Warum wurde die taz eigentlich gegründet?

Das, was hier und heute für die Zukunft Halt gibt, liegt paradoxerweise in der Vergangenheit. So ist das aktuelle Nachdenken über Zukünfte vor allem geprägt von einer Rückbesinnung auf den Gründungsmoment der taz. Jenes Momentum beim tunix-Kongress 1978, das inmitten von Krise das vermeintlich Unmögliche möglich machte – eben weil es notwendig war.

Würde man heute die taz neu gründen, würde man nicht über eine auf Papier gedruckte Zeitung nachdenken. Wohl aber über die Bedeutung von unabhängigem Journalismus, seiner freien Zugänglichkeit für alle Menschen sowie über Gegenöffentlichkeit und Solidarität. Es sind eben diese Werte, die die taz ausmachen – ganz gleich auf welchem Trägermedium sie stattfindet.

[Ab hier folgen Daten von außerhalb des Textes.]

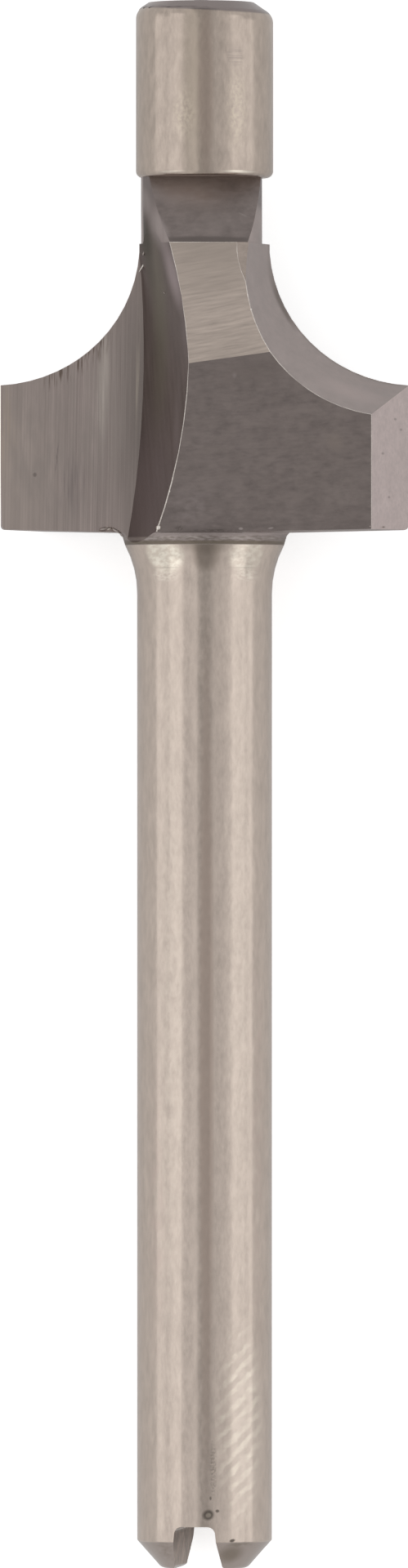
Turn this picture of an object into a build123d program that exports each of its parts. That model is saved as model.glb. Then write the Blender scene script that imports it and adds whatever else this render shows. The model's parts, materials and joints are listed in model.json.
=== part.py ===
"""Corner-rounding router bit with a solid pilot, for a small rotary tool.

The bit is one piece of high-speed steel.  It is turned as a blank (shank, flare,
head disc with its concave rounding profile, neck and pilot) and then ground: two
flutes leave two wings, each wing is backed off behind its cutting edge, and flats
are ground across the wings' backs and the neck.  The shank's end has a chamfer and
a narrow driving slot.

Millimetres.  The bit is modelled upright on its own axis, tail at z = 0 and pilot
up, with one wing along -X and the other along +X.  The front of the bit is its -Y
side.  The grinding cuts are worked out for the front and turned half a turn for
the back.  At the end the bit is laid down as it rests on a bench: its axis runs
along +Y, pilot first, and its front looks up.
"""

import os
from math import atan2, cos, degrees, radians, sin, sqrt, tan

from build123d import *

# ---- driving dimensions --------------------------------------------------------

# Lengths along the axis, each from the end of the one before it.
shank_length = 22.95        # tail face to the start of the flare
flare_length = 1.13         # shank to the hub
hub_height = 0.27           # conical band between the flare and the wings' backs
hub_to_wing = 0.10          # ground backs' ledge to the wings' underside at the rim
wing_edge_height = 3.39     # wings' underside to the foot of the rounding profile
neck_length = 1.56          # top of the head to the pilot
pilot_length = 4.13

shank_diameter = 3.175
flare_rim_diameter = 3.74
hub_diameter = 3.92
head_diameter = 9.60
pilot_diameter = 3.23
neck_diameter = 2.85
neck_runout = 0.07          # the neck is ground this far off the axis, towards -X

rounding_radius = 3.53      # concave profile that the cutting edges carry
rounding_foot_inset = 1.45  # axis to the profile where it runs parallel to the axis
shoulder_drop = 0.19        # top of the head below the profile's centre
blank_allowance = 0.21      # stock left on the turned profile for the relief wheel

tail_chamfer_height = 0.66
tail_chamfer_width = 0.58
pilot_chamfer_height = 0.25
pilot_chamfer_width = 0.37
pilot_end_runout = 0.08     # chamfer and parting pip are this far off the axis, towards -X
parting_pip_diameter = 0.34  # nub left where the bit was parted from its bar
parting_pip_height = 0.06
pilot_foot_round = 0.16     # rounding under the pilot's overhang
corner_break = 0.09         # rounding at the wings' outer corners
underside_dish = 1.3        # degrees, wings' underside rises towards the rim
root_fillet = 0.12          # wings' underside into the hub

# Flutes: a wheel with a V rim is plunged into the blank beside the axis.
flute_wheel_radius = 14.1
flute_root_offset = 1.43    # axis to the line where a rake face meets its gullet
flute_centre_height = 4.30  # wheel's centre above the ledge
gullet_angle = 58.0         # degrees between the gullet wall and the rake face
wheel_lean = 58.0           # degrees between the wheel's plunge and the rake face

# Relief: what lies behind an edge falls away by these lengths for each 1 mm of depth.
profile_relief_in = 0.33    # towards the axis
profile_relief_down = 0.39  # towards the tail
rim_relief_in = 0.47        # towards the axis, on the rim

# Backs of the wings: depth is measured from the axis towards the front.
back_depth_at_crest = 1.70  # broad flat, where the gullet cuts it
back_depth_at_rim = 1.90    # broad flat, at the rim's land
upper_back_foot = 3.98      # ledge to the ridge below the upper flat, at the crest
upper_back_lean = 5.8       # degrees, upper flat falls away towards the pilot
upper_back_skew = 7.9       # degrees, the ridge rises towards the rim
neck_flat_depth = 1.09      # on the axis, at the top of the head
neck_flat_lean = 20.0       # degrees, falls away towards the pilot
neck_flat_roll = 9.0        # degrees, falls away towards +X

slot_floor_width = 0.94
slot_mouth_width = 1.14
slot_depth = 1.02
slot_floor_round = 0.18
slot_turn = -9.0            # degrees, slot turned from square to the wings

# ---- derived heights and radii -------------------------------------------------

flare_top = shank_length + flare_length
ledge_height = flare_top + hub_height
underside_height = ledge_height + hub_to_wing
profile_foot = underside_height + wing_edge_height
profile_centre_height = profile_foot + rounding_radius
profile_centre_reach = rounding_foot_inset + rounding_radius
step_height = profile_centre_height - shoulder_drop
pilot_foot = step_height + neck_length
pilot_end = pilot_foot + pilot_length

shank_radius = shank_diameter / 2
flare_rim_radius = flare_rim_diameter / 2
hub_radius = hub_diameter / 2
head_radius = head_diameter / 2
pilot_radius = pilot_diameter / 2

hub_underside = underside_height - (head_radius - hub_radius) * tan(radians(underside_dish))
blank_profile_radius = rounding_radius - blank_allowance
rim_top = profile_centre_height - sqrt(
    blank_profile_radius**2 - (profile_centre_reach - head_radius)**2)
shoulder_radius = profile_centre_reach - sqrt(blank_profile_radius**2 - shoulder_drop**2)
span = 3 * head_diameter    # size of the bodies that cut a whole side away


def revolved(outline):
    """Solid turned about the bit's axis from a closed outline in radius and height.

    The turned surfaces are joined at the front left, in a flute.
    """
    return Rot(0, 0, -135) * revolve(Plane.XZ * outline, Axis.Z)


def corner(outline, radius, height):
    """The outline's corner nearest to a radius and a height."""
    return outline.vertices().sort_by_distance((radius, height, 0))[0]


def all_in_front():
    """Body with a flat back at y = 0 that takes away everything in front of it."""
    return Box(span, span, 2 * span, align=(Align.CENTER, Align.MAX, Align.CENTER))


def both_sides(body):
    """The body for the front and the same one half a turn round, for the back."""
    return [body, Rot(0, 0, 180) * body]


# ---- turned blank --------------------------------------------------------------

blank_outline = make_face([
    *Polyline((shoulder_radius, step_height), (0, step_height), (0, 0),
              (shank_radius - tail_chamfer_width, 0), (shank_radius, tail_chamfer_height),
              (shank_radius, shank_length)).edges(),
    TangentArc((shank_radius, shank_length), (flare_rim_radius, flare_top), tangent=(0, 1)),
    *Polyline((flare_rim_radius, flare_top), (hub_radius, hub_underside),
              (head_radius, underside_height), (head_radius, rim_top)).edges(),
    RadiusArc((head_radius, rim_top), (shoulder_radius, step_height), blank_profile_radius),
])
blank_outline = fillet(corner(blank_outline, hub_radius, hub_underside), root_fillet)
blank_outline = fillet(corner(blank_outline, head_radius, underside_height), corner_break)
blank_outline = fillet(corner(blank_outline, head_radius, rim_top), corner_break)
blank = revolved(blank_outline)

neck = Pos(-neck_runout, 0, pilot_foot + 1) * Cylinder(
    neck_diameter / 2, neck_length + 2, align=(Align.CENTER, Align.CENTER, Align.MAX))

pilot_outline = make_face(Polyline((0, pilot_foot), (pilot_radius, pilot_foot),
                                   (pilot_radius, pilot_end), (0, pilot_end), close=True))
pilot_outline = fillet(corner(pilot_outline, pilot_radius, pilot_foot), pilot_foot_round)
chamfer_slope = pilot_chamfer_height / pilot_chamfer_width
chamfer_cut = revolved(make_face(Polyline(
    (pilot_radius - pilot_chamfer_width, pilot_end),
    (pilot_radius - pilot_chamfer_width, pilot_end + 1), (pilot_radius + 1, pilot_end + 1),
    (pilot_radius + 1, pilot_end - pilot_chamfer_height - chamfer_slope), close=True)))
parting_pip = Pos(0, 0, pilot_end) * Cylinder(
    parting_pip_diameter / 2, 2 * parting_pip_height)
pilot = (revolved(pilot_outline) - Pos(-pilot_end_runout, 0, 0) * chamfer_cut
         + Pos(-pilot_end_runout, 0, 0) * parting_pip)

# ---- flats on the wings' backs and on the neck ---------------------------------

crest_x = back_depth_at_crest / tan(radians(gullet_angle)) - flute_root_offset
land_x = head_radius - rim_relief_in * back_depth_at_rim
back_turn = degrees(atan2(back_depth_at_rim - back_depth_at_crest, land_x - crest_x))

broad_flat = Pos(crest_x, -back_depth_at_crest, ledge_height) * Rot(0, 0, -back_turn)
upper_flat = (broad_flat * Pos(0, 0, upper_back_foot)
              * Rot(0, -upper_back_skew, 0) * Rot(-upper_back_lean, 0, 0))
neck_flat = (Pos(0, -neck_flat_depth, step_height) * Rot(0, 0, neck_flat_roll)
             * Rot(-neck_flat_lean, 0, 0))

above_ledge = Pos(0, 0, ledge_height) * Box(
    span, span, span, align=(Align.CENTER, Align.CENTER, Align.MIN))
for cut in both_sides(broad_flat * all_in_front() & above_ledge):
    blank -= cut
for cut in both_sides(upper_flat * all_in_front()):
    blank -= cut
for cut in both_sides(neck_flat * all_in_front()):
    neck -= cut
tool = blank + neck

# ---- relief behind the cutting edges -------------------------------------------

relief_run = Vector(-profile_relief_in, -1, -profile_relief_down) * 2 * back_depth_at_rim
profile_disc = Plane.XZ * Pos(profile_centre_reach, profile_centre_height) * Circle(rounding_radius)
profile_relief = extrude(
    profile_disc, amount=relief_run.length, dir=relief_run.normalized(), both=True)
rim_relief = (Pos(head_radius, 0, 0) * Rot(0, 0, 90 - degrees(atan2(rim_relief_in, 1)))
              * all_in_front())
for cut in both_sides(profile_relief) + both_sides(rim_relief):
    tool -= cut

# ---- flutes --------------------------------------------------------------------

# The wheel's section has its root at the origin, its rake side along -X and its gullet
# side rising on the right.  The wheel's axis lies in the plane of the section.
reach = 3 * head_radius
lean = radians(wheel_lean)
gullet = radians(gullet_angle)
plunge = Vector(-cos(lean), sin(lean))
wheel_axis = Vector(sin(lean), cos(lean))
wheel_centre = plunge * flute_wheel_radius
wheel_section = make_face(Polyline(
    (0, 0), (reach * cos(gullet), reach * sin(gullet)), wheel_centre + wheel_axis,
    wheel_centre - wheel_axis, (-reach, 0), close=True))
wheel = revolve(wheel_section, Axis(wheel_centre, wheel_axis))
flute = Pos(-flute_root_offset, 0, ledge_height + flute_centre_height) * Rot(180, 0, 0) * wheel
for cut in both_sides(flute):
    tool -= cut

# ---- pilot and driving slot ----------------------------------------------------

slot_outline = make_face(Polyline(
    (-slot_floor_width / 2, slot_depth), (slot_floor_width / 2, slot_depth),
    (slot_mouth_width / 2, 0), (slot_mouth_width / 2, -1),
    (-slot_mouth_width / 2, -1), (-slot_mouth_width / 2, 0), close=True))
for side in (-1, 1):
    slot_outline = fillet(
        corner(slot_outline, side * slot_floor_width / 2, slot_depth), slot_floor_round)
slot = extrude(Plane.XZ * slot_outline, amount=shank_diameter, both=True)

router_bit = tool + pilot - Rot(0, 0, slot_turn) * slot

# ---- laid down -----------------------------------------------------------------

# The bit rests on the rim of its hub and on the edge of its tail chamfer.
rest_tilt = degrees(atan2(hub_radius - shank_radius, ledge_height - tail_chamfer_height))
router_bit = Rot(rest_tilt - 90, 0, 0) * router_bit
rest_box = router_bit.bounding_box()
router_bit = Pos(-rest_box.center().X, -rest_box.center().Y, -rest_box.min.Z) * router_bit

os.makedirs("parts", exist_ok=True)
export_step(router_bit, "parts/router_bit.step")
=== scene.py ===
"""Looks of a corner-rounding router bit that lies on a pale floor, pilot first.

The bit is one piece of ground high-speed steel.  Its mesh keeps the faces of the plain
solid, and each ground or turned face gets the marks of the wheel or tool that made it.
"""

import bmesh
import bpy
import json
import math
import random
from mathutils import Matrix, Vector


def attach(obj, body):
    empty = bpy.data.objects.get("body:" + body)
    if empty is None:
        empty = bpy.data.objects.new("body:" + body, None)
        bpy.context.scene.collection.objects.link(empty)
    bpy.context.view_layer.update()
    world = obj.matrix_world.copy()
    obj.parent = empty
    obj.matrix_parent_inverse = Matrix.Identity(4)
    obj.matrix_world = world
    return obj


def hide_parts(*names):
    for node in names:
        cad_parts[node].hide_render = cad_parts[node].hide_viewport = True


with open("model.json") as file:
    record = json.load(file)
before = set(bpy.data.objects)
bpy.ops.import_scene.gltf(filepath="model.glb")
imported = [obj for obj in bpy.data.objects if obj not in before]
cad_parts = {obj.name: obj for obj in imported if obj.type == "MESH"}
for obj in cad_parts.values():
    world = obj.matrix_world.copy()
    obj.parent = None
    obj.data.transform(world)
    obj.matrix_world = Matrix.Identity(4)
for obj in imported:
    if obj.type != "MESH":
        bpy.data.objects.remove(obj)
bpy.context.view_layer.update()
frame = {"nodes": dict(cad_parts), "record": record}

MM = 0.001

# ---- the bit's own axes ------------------------------------------------------
# The bit lies slightly tilted, so its surfaces are described along its own axis:
# across (towards the right wing), along (towards the pilot) and front (up).

TAIL_CHAMFER = 0.66 * MM

mounts = {m["name"]: m for m in frame["record"]["mounts"]}
along = Vector(mounts["pilot"]["axis"]).normalized()
across = Vector((1, 0, 0))
front = across.cross(along)
shank_middle = Vector(mounts["shank"]["pos_m"])
tail = shank_middle - along * (mounts["shank"]["dims"]["length_mm"] * MM / 2 + TAIL_CHAMFER)
axes = Matrix((across, along, front))          # row frame to the bit's own axes


def bit_point(across_mm, along_mm, front_mm):
    """A point in the row frame from millimetres across, from the tail and to the front."""
    return tail + (across * across_mm + along * along_mm + front * front_mm) * MM


# ---- camera ------------------------------------------------------------------
# A long lens straight above the bit, square to its axis, framing its whole length.

CAMERA_DISTANCE = 0.375
CAMERA_REACH = (0.01, 10)
VIEW_HEIGHT = 36.945 * MM
VIEW_CENTRE = (-0.013, 18.46, 0)        # in the bit's own millimetres
SENSOR = 36.0

camera_data = bpy.data.cameras.new("camera")
camera_data.sensor_width = SENSOR
camera_data.lens = SENSOR * CAMERA_DISTANCE / VIEW_HEIGHT
camera_data.clip_start, camera_data.clip_end = CAMERA_REACH
camera = bpy.data.objects.new("camera", camera_data)
camera.matrix_world = Matrix.Translation(
    bit_point(*VIEW_CENTRE) + front * CAMERA_DISTANCE) @ axes.transposed().to_4x4()
bpy.context.scene.collection.objects.link(camera)
bpy.context.scene.camera = camera
bpy.context.scene.view_settings.view_transform = "Standard"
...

Auf diesen Prinzipien, die als strategische Lotsen dienen, baut auch die starke Bande zwischen taz und Leser*innenschaft. Und die braucht es mehr denn je, um aus möglichen Zukünften eine wünschenswerte zu machen. Ohne Ihren Rückhalt als ­Le­se­r*in wird das Vorhaben scheitern. Dabei ist uns bewusst, dass wir Ihnen und der taz als Organisation viel abverlangen.

Wahrheitsansprüche

Entgegen populären Annahmen sind Transformationen äußerst zähe Angelegenheiten, die uns Tag für Tag aufbürden, in Auseinandersetzungen zu gehen, Annahmen zu hinterfragen, Neues auszuprobieren und Gewohntes loszulassen. Im Zweifelsfall sogar Entscheidungen mitzutragen, die man selbst anders getroffen hätte.

Damit besteht der schwierigste Teil der Aufgabe darin, beim Nachdenken über Zukünfte auf eigene Wahrheitsansprüche zu verzichten. Und sich stattdessen immer wieder vor Augen zu halten: „Es könnte auch anders sein.“

Angesichts der Kontingenz von Zukünften gibt es den einen „richtigen“ Weg nicht. Sich dennoch für einen zu entscheiden und ihn gemeinsam zu gehen – eben das ist Strategie. 🐾

🐾 Matthias Ziegenhain, Jahrgang 1986, ist Referent der Geschäftsführung für Strategie. Er liest seit seiner Jugend taz.